— Goal of the exercise —
Set down exactly, please, each line from the one containing "# The four mounting" through the one containing "before = set(bpy.data.objects)", both lines included, and no other line.

— Records for the exercise —
■ ■ ■ ■ ■

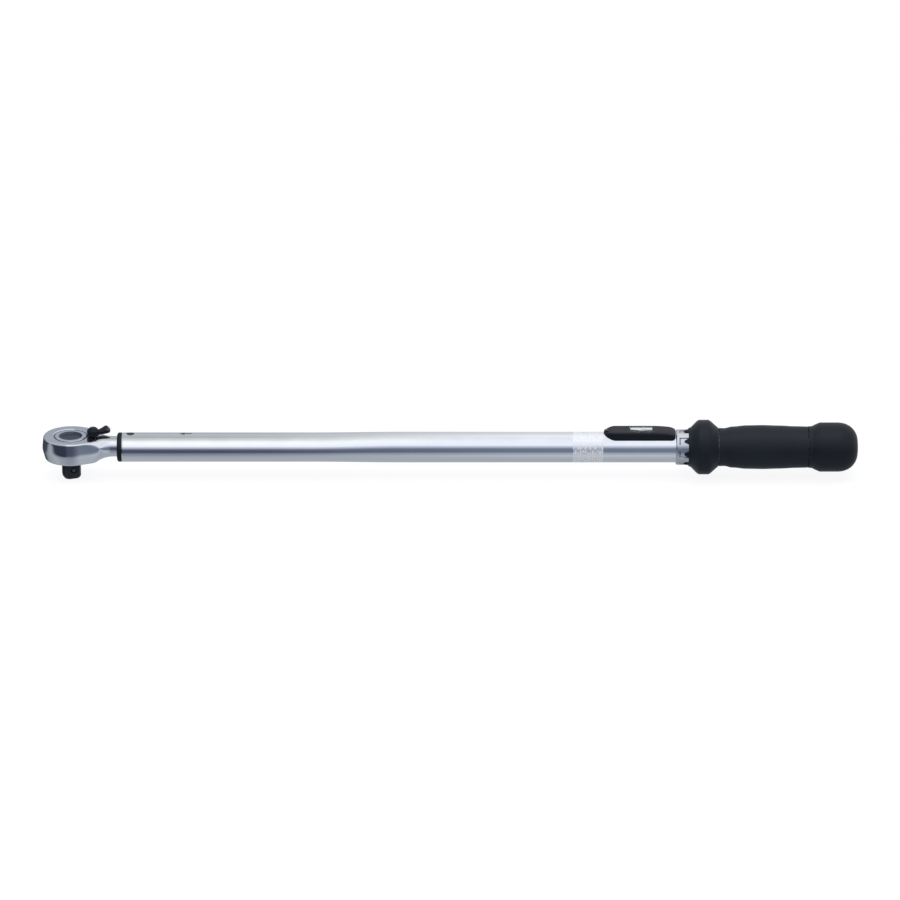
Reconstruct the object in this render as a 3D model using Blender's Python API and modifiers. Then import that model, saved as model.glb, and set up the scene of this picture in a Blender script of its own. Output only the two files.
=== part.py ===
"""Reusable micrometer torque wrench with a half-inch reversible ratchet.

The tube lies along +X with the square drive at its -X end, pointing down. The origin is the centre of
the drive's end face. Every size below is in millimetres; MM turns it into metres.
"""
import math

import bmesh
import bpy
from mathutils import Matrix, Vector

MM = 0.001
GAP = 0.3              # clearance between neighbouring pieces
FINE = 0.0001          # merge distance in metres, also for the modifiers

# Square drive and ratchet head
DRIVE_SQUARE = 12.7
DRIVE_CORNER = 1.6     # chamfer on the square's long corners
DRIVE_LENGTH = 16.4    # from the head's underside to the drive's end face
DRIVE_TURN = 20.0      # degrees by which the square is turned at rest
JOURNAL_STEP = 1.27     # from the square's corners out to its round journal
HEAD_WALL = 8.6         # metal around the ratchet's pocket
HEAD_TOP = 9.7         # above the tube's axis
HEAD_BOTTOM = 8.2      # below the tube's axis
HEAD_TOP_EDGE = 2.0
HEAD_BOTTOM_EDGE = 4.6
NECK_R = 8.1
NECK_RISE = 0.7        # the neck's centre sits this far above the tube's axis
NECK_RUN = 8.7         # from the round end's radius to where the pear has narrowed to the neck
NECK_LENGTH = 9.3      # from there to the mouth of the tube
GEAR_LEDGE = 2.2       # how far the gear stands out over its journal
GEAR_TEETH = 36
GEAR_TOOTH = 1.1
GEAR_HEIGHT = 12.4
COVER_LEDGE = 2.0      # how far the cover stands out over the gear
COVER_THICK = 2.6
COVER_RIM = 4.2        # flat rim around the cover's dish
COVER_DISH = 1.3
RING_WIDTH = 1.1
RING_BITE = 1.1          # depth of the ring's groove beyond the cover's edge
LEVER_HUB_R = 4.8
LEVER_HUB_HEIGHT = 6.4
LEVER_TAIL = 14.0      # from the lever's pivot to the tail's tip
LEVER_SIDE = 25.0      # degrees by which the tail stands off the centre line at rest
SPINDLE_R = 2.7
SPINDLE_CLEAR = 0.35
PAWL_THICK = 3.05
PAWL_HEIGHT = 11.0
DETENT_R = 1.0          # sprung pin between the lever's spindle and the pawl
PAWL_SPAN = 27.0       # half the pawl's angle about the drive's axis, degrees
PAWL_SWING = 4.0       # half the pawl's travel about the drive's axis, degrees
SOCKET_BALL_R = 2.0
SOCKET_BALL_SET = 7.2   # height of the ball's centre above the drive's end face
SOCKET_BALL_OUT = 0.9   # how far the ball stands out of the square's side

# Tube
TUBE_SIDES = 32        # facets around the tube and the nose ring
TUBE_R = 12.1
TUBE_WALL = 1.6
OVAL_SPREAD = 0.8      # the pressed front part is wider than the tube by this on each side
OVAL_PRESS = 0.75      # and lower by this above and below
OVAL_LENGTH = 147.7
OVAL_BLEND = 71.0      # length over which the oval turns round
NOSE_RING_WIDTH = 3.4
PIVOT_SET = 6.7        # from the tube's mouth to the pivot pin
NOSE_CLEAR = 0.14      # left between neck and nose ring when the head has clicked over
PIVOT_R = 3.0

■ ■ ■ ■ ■

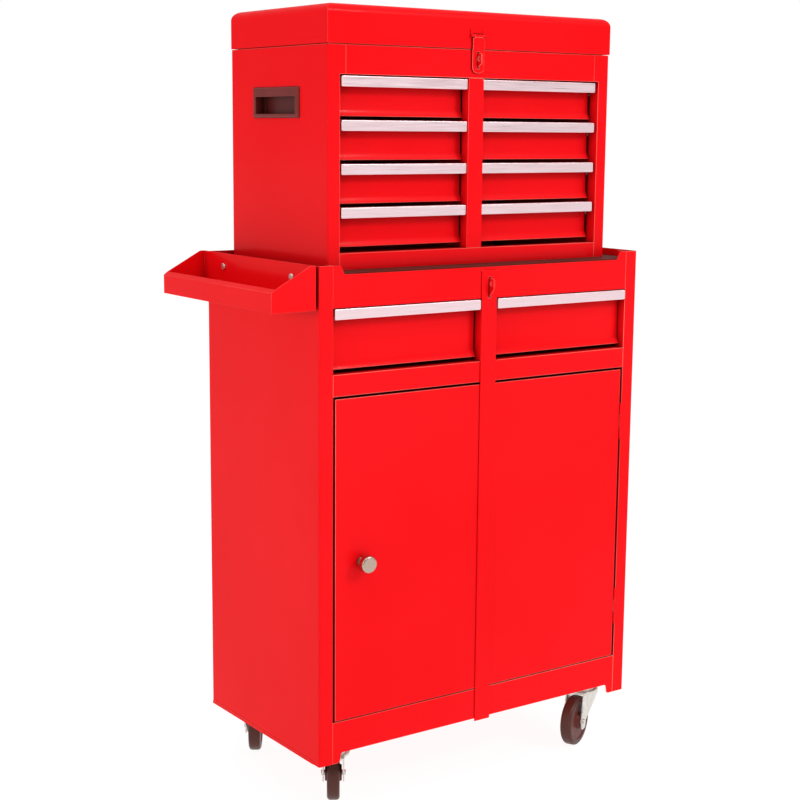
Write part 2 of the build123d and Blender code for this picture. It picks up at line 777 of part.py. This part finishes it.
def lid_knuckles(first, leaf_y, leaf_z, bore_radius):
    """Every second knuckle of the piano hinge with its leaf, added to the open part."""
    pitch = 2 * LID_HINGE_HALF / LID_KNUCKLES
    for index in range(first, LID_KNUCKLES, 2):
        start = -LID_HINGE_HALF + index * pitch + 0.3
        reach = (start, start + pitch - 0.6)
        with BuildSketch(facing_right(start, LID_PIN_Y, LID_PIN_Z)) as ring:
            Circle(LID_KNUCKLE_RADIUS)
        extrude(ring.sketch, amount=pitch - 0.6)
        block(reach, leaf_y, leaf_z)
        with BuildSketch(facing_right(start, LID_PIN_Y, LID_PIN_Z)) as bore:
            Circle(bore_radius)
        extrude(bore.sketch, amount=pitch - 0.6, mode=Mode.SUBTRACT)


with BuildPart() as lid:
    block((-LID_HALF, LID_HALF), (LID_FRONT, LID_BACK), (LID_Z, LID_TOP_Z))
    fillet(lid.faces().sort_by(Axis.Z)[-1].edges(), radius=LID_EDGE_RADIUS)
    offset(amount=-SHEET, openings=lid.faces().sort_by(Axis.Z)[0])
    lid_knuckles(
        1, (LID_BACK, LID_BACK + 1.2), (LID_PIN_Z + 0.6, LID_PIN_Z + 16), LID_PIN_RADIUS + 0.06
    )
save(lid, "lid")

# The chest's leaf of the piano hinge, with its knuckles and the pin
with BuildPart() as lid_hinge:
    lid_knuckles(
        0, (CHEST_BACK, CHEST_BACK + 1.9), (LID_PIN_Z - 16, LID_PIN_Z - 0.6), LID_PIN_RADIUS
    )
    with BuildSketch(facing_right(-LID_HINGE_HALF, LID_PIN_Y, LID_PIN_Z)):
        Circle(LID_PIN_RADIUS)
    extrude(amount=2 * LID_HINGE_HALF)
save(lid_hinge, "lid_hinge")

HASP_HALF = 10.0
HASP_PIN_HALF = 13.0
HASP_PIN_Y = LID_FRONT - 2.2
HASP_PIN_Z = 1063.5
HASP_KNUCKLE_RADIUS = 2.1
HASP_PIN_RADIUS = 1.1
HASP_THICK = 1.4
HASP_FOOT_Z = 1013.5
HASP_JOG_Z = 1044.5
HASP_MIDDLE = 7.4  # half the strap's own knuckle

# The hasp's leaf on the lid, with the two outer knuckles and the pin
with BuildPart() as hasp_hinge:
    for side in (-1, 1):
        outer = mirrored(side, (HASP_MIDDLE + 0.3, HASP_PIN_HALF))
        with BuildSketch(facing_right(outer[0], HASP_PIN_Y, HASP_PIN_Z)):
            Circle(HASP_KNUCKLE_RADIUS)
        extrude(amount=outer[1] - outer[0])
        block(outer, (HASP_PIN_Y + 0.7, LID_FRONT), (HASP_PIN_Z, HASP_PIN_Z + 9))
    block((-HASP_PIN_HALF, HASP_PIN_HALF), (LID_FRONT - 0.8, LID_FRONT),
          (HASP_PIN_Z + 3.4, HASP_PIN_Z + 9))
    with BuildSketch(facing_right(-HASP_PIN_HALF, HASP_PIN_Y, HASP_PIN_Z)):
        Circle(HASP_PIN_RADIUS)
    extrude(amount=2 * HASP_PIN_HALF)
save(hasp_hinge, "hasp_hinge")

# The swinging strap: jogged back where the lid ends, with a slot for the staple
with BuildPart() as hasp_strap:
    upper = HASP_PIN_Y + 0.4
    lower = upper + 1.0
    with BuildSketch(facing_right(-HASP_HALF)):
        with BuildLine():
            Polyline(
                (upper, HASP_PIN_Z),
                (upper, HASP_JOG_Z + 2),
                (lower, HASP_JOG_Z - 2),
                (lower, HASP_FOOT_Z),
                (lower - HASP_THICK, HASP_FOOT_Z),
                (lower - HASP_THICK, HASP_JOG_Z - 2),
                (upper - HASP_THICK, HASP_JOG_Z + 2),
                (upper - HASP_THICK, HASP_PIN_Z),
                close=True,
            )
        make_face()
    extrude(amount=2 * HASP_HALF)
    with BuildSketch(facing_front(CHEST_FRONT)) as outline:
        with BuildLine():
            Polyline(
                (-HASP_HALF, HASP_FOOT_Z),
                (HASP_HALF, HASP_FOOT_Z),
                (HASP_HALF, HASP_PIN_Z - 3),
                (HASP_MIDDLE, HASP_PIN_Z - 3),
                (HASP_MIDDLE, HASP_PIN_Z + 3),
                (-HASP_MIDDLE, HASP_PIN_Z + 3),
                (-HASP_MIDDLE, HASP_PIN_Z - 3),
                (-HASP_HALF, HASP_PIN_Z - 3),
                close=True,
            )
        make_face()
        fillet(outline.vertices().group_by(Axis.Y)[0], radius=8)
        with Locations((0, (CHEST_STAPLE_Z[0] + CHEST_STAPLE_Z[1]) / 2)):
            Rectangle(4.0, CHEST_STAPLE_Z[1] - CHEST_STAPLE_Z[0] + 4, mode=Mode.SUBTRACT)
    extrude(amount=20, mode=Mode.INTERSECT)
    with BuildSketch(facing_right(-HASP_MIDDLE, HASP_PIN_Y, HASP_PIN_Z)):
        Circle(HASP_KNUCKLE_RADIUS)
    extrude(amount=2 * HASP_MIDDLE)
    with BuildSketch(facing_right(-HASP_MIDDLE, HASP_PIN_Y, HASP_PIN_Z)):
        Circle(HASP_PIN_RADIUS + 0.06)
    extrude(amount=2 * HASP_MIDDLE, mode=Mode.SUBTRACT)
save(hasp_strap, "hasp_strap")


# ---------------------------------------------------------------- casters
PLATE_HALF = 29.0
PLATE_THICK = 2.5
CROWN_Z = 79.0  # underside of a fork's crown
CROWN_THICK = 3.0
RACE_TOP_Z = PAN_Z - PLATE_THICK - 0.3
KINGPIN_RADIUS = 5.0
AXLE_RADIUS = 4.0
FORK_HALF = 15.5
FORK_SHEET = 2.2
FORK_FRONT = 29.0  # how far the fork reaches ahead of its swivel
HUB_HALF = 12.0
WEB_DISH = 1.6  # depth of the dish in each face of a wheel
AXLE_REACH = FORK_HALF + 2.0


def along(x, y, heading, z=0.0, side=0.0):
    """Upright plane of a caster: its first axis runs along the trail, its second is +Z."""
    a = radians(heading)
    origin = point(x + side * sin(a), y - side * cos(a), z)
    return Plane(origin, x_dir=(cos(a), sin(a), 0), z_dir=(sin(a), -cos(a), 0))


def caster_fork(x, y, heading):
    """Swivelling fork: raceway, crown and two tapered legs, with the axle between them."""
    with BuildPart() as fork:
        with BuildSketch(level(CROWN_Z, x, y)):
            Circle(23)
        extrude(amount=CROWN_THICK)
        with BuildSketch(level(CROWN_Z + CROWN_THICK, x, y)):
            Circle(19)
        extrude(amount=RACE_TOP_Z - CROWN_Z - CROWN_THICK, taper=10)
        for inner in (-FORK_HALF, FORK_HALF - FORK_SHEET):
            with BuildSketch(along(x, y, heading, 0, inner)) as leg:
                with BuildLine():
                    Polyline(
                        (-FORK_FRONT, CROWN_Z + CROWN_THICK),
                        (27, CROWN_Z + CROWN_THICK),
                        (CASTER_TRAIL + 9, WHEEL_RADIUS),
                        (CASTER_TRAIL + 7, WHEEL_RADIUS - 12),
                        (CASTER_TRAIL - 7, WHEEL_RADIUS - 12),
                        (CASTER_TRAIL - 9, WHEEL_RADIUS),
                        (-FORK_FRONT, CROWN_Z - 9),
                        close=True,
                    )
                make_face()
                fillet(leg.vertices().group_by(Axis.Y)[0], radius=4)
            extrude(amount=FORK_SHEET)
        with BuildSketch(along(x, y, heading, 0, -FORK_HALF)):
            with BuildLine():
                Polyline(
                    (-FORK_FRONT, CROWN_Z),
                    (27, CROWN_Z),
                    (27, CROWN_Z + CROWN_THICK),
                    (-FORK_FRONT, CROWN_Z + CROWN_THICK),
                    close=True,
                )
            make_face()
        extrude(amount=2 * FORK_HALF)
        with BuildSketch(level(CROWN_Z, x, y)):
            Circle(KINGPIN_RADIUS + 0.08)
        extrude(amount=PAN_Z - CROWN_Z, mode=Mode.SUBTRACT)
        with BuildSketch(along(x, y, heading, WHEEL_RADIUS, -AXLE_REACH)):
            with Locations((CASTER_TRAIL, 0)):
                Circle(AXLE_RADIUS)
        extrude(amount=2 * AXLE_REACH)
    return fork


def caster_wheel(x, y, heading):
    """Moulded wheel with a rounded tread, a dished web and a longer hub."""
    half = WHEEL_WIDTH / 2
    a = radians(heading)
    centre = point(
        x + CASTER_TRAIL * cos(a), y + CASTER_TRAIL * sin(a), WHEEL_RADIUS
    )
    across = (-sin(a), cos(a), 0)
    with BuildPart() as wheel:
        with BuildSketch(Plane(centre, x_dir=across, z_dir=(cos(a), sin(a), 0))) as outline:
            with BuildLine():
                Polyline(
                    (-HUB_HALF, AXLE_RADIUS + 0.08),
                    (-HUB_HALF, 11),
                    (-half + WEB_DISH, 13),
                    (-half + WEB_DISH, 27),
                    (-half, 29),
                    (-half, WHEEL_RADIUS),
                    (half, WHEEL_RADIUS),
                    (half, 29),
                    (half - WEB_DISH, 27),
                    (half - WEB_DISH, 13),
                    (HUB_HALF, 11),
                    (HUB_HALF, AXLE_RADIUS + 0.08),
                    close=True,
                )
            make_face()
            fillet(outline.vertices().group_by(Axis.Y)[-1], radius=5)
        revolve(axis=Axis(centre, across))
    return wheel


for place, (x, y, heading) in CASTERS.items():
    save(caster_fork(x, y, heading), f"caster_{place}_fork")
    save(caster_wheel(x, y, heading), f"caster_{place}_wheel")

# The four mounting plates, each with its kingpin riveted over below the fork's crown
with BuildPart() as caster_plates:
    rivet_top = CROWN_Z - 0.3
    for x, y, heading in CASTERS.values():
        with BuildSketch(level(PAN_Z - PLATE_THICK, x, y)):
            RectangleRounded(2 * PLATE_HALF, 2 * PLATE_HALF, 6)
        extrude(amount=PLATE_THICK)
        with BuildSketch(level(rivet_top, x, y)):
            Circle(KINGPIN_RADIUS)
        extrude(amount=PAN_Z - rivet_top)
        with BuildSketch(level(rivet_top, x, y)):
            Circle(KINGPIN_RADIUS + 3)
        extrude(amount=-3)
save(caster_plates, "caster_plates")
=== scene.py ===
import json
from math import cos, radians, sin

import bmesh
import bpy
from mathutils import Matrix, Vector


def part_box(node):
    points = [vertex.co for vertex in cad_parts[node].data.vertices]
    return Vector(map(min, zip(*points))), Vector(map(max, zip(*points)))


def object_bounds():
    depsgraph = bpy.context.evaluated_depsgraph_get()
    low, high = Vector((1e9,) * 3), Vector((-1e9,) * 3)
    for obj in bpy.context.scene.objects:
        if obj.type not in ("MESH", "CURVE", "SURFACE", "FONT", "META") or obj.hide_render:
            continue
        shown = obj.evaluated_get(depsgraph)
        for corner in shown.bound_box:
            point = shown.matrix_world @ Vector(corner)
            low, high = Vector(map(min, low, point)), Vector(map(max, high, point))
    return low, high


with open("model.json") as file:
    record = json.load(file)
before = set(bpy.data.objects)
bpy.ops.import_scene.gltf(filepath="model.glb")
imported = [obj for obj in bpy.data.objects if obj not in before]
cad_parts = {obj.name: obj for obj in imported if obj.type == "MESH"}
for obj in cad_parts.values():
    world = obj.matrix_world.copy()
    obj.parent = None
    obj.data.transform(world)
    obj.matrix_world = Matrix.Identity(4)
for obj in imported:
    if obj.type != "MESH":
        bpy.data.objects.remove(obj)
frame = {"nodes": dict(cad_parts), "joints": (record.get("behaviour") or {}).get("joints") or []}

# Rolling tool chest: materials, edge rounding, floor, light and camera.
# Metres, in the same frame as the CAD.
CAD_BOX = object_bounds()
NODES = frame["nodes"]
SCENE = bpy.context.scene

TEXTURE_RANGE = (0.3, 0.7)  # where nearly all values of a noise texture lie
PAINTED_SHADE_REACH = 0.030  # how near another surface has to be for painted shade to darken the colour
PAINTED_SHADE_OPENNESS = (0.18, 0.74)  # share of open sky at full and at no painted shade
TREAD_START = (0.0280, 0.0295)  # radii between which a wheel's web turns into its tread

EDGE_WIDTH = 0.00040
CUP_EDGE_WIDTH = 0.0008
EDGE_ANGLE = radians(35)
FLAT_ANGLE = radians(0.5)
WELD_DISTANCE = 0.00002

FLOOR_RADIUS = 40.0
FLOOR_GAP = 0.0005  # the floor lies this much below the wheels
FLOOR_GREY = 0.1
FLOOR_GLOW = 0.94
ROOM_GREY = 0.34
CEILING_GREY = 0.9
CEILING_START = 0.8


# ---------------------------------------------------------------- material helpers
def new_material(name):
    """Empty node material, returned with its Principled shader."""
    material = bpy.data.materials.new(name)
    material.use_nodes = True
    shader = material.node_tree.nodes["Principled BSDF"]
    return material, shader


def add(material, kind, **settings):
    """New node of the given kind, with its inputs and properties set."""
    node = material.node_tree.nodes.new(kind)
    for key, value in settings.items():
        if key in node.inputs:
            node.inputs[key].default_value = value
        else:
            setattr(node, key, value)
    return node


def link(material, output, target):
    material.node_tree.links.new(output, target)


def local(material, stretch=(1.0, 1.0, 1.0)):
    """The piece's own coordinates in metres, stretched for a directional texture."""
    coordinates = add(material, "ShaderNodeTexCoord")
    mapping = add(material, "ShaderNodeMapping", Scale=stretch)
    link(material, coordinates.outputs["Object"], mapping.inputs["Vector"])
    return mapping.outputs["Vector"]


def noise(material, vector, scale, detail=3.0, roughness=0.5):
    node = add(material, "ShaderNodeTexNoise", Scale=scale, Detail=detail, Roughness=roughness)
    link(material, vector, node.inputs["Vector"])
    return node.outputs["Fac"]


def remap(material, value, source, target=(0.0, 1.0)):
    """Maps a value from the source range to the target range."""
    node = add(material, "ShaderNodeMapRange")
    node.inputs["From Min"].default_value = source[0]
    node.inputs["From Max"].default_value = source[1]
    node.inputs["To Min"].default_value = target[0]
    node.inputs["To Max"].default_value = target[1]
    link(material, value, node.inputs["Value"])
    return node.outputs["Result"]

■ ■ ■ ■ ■

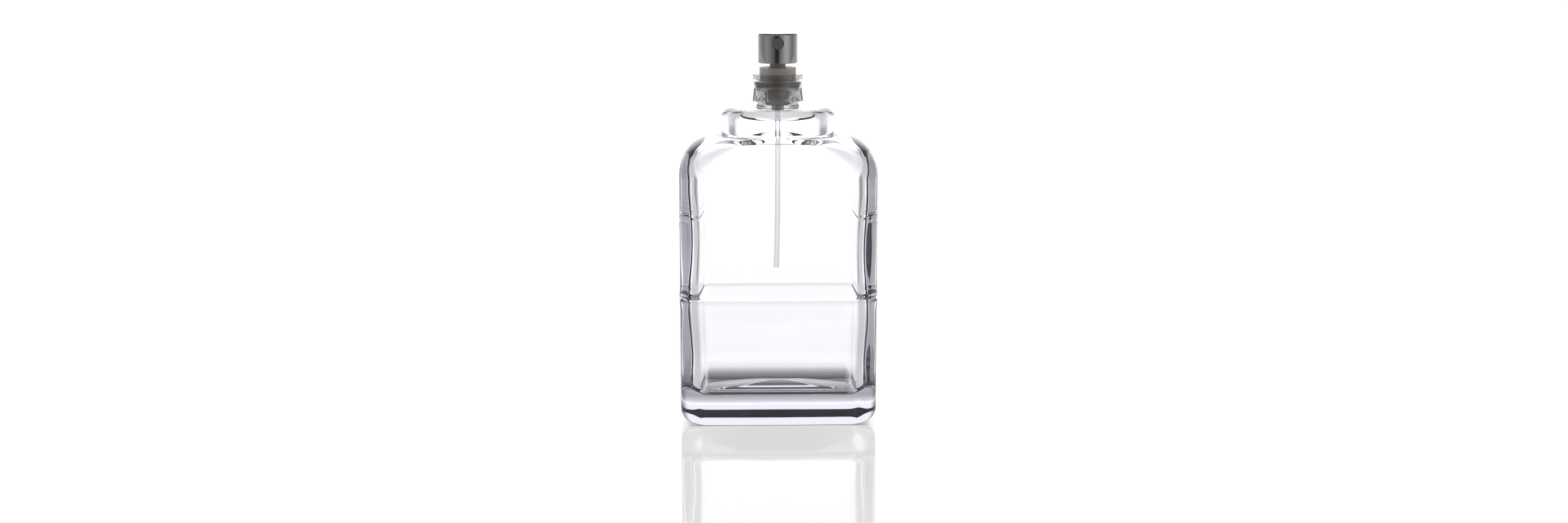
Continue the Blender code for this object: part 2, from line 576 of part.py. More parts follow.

■ ■ ■ ■ ■

— Reply to the exercise —
# The four mounting plates, each with its kingpin riveted over below the fork's crown
with BuildPart() as caster_plates:
    rivet_top = CROWN_Z - 0.3
    for x, y, heading in CASTERS.values():
        with BuildSketch(level(PAN_Z - PLATE_THICK, x, y)):
            RectangleRounded(2 * PLATE_HALF, 2 * PLATE_HALF, 6)
        extrude(amount=PLATE_THICK)
        with BuildSketch(level(rivet_top, x, y)):
            Circle(KINGPIN_RADIUS)
        extrude(amount=PAN_Z - rivet_top)
        with BuildSketch(level(rivet_top, x, y)):
            Circle(KINGPIN_RADIUS + 3)
        extrude(amount=-3)
save(caster_plates, "caster_plates")
=== scene.py ===
import json
from math import cos, radians, sin

import bmesh
import bpy
from mathutils import Matrix, Vector


def part_box(node):
    points = [vertex.co for vertex in cad_parts[node].data.vertices]
    return Vector(map(min, zip(*points))), Vector(map(max, zip(*points)))


def object_bounds():
    depsgraph = bpy.context.evaluated_depsgraph_get()
    low, high = Vector((1e9,) * 3), Vector((-1e9,) * 3)
    for obj in bpy.context.scene.objects:
        if obj.type not in ("MESH", "CURVE", "SURFACE", "FONT", "META") or obj.hide_render:
            continue
        shown = obj.evaluated_get(depsgraph)
        for corner in shown.bound_box:
            point = shown.matrix_world @ Vector(corner)
            low, high = Vector(map(min, low, point)), Vector(map(max, high, point))
    return low, high


with open("model.json") as file:
    record = json.load(file)
before = set(bpy.data.objects)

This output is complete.